Medium term (2026/27): Market balance will hinge on Black Sea crop performance and crushing capacity. If favourable weather translates into good yields, volume recovery could ease price tensions, but expanding crush and policy incentives to export oil and meal rather than seeds will keep the sunflower oil trade central.
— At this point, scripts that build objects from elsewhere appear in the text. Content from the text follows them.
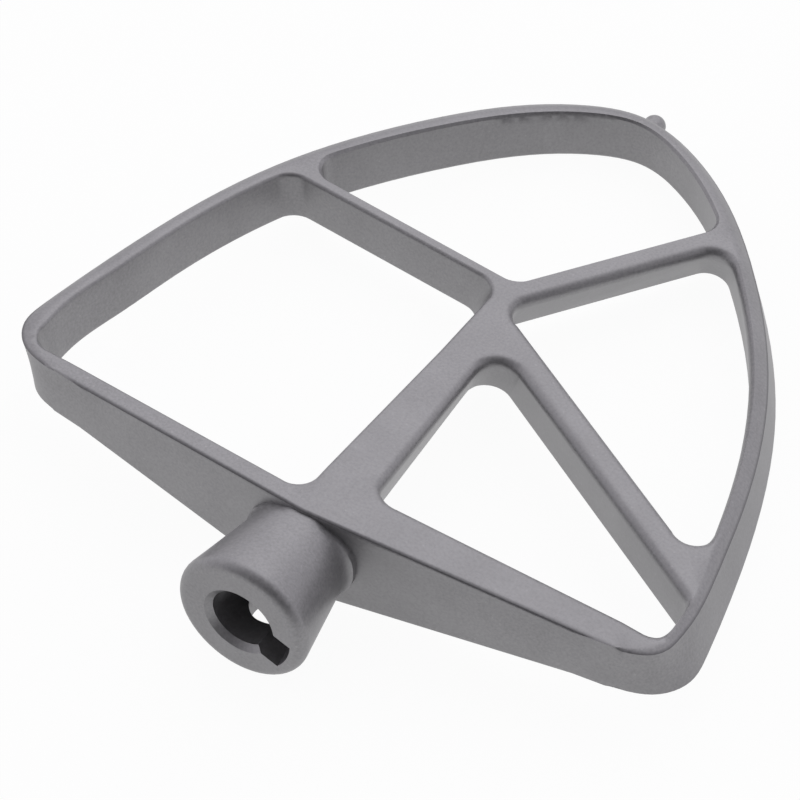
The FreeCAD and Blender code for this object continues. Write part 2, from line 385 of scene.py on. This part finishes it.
def area_lamp(name, place, aim, size, watts):
    """Square soft box at a place in millimetres, turned to its aim."""
    light = bpy.data.lights.new(name, "AREA")
    light.shape = "SQUARE"
    light.size = size * MM
    light.energy = watts
    lamp = bpy.data.objects.new(name, light)
    lamp.location = Vector(place) * MM
    direction = (Vector(aim) - Vector(place)).normalized()
    lamp.rotation_mode = "QUATERNION"
    lamp.rotation_quaternion = direction.to_track_quat("-Z", "Y")
    bpy.context.scene.collection.objects.link(lamp)


def make_studio():
    """White room for the camera; for the light, a pale far side and a darker near side."""
    world = bpy.data.worlds.new("studio")
    bpy.context.scene.world = world
    world.use_nodes = True
    tree = world.node_tree
    tree.nodes.clear()
    direction = node(tree, "ShaderNodeTexCoord").outputs["Generated"]
    nearness = node(tree, "ShaderNodeVectorMath", settings={"operation": "DOT_PRODUCT"},
                    inputs={0: direction, 1: NEAR_SIDE}).outputs["Value"]
    share = node(tree, "ShaderNodeMapRange",
                 inputs={"Value": nearness, "From Min": -1.0, "From Max": 1.0}
                 ).outputs["Result"]
    room = multiplied(tree, ramp(tree, share, ROOM_BRIGHTNESS), srgb(ROOM_TINT))
    soft = node(tree, "ShaderNodeBackground", inputs={"Color": room, "Strength": 1.0})
    white = node(tree, "ShaderNodeBackground", inputs={"Color": WHITE, "Strength": 1.0})
    seen = node(tree, "ShaderNodeLightPath").outputs["Is Camera Ray"]
    mixed = node(tree, "ShaderNodeMixShader", inputs={0: seen, 1: soft.outputs["Background"],
                                                      2: white.outputs["Background"]})
    node(tree, "ShaderNodeOutputWorld", inputs={"Surface": mixed.outputs["Shader"]})
    area_lamp("overhead_box", OVERHEAD_PLACE, OVERHEAD_AIM, OVERHEAD_SIZE, OVERHEAD_WATTS)


def make_camera():
    """Camera at the place and roll from which the photo was taken."""
    camera_data = bpy.data.cameras.new("camera")
    camera_data.lens = CAMERA_LENS
    camera_data.sensor_width = SENSOR_WIDTH
    camera = bpy.data.objects.new("camera", camera_data)
    bpy.context.scene.collection.objects.link(camera)
    aim = (CAMERA_AIM - CAMERA_PLACE).to_track_quat("-Z", "Y").to_matrix().to_4x4()
    camera.matrix_world = (Matrix.Translation(CAMERA_PLACE) @ aim
                           @ Matrix.Rotation(CAMERA_ROLL, 4, "Z"))
    bpy.context.scene.camera = camera


def set_view():
    bpy.context.scene.view_settings.view_transform = "Standard"


casting = make_casting()
make_floor(casting)
make_studio()
make_camera()
set_view()
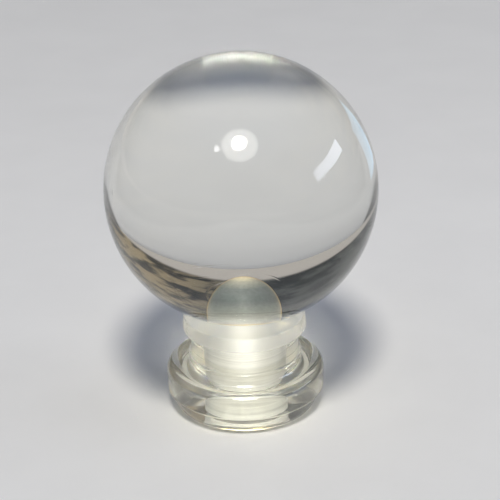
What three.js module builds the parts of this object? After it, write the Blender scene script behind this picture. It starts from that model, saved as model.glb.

Concurrent growth in rapeseed and soybean oil exports from Ukraine suggests a broader vegetable oil offer, yet sunflower is set to remain the core revenue driver.

🧭 Trading & Risk Management Suggestions

  • Importers (India, EU): Consider layering in purchases for Q2–Q3 at current levels, as export values are supported by structural factors and weather‑related downside appears limited in the near term.
  • Crushers in Ukraine: Use the present firmness in export oil values to secure forward sales while maintaining flexibility on seed procurement, given the competition with exporters for raw sunflower.
  • Kernel buyers (bakery/confection): Premium kernel prices over seeds argue for early coverage of high‑spec volumes; spot tightening is likely if export logistics tighten or if seed availability falls late in the season.
  • Producers: With sunflower maintaining a favourable price ratio versus alternative crops, maintaining or slightly increasing acreage appears justified, but hedging part of expected production is prudent in case of a strong global oilseed harvest.

📍 3-Day Regional Price Indication (Directional)

  • Black Sea (Ukraine, FOB/Odesa): Sunflower seed and meal prices expected broadly sideways, with a slight upward bias if export demand from India/EU remains active.
  • EU (CIF main ports): Sunflower oil values likely to trade steady to marginally firmer, reflecting a firm vegetable oil complex and ongoing Black Sea risk premia.
  • Asia (CIF India): Import prices for sunflower oil projected to stay firm, supported by India’s strong structural demand and its role as the largest buyer of Ukrainian sunflower oil.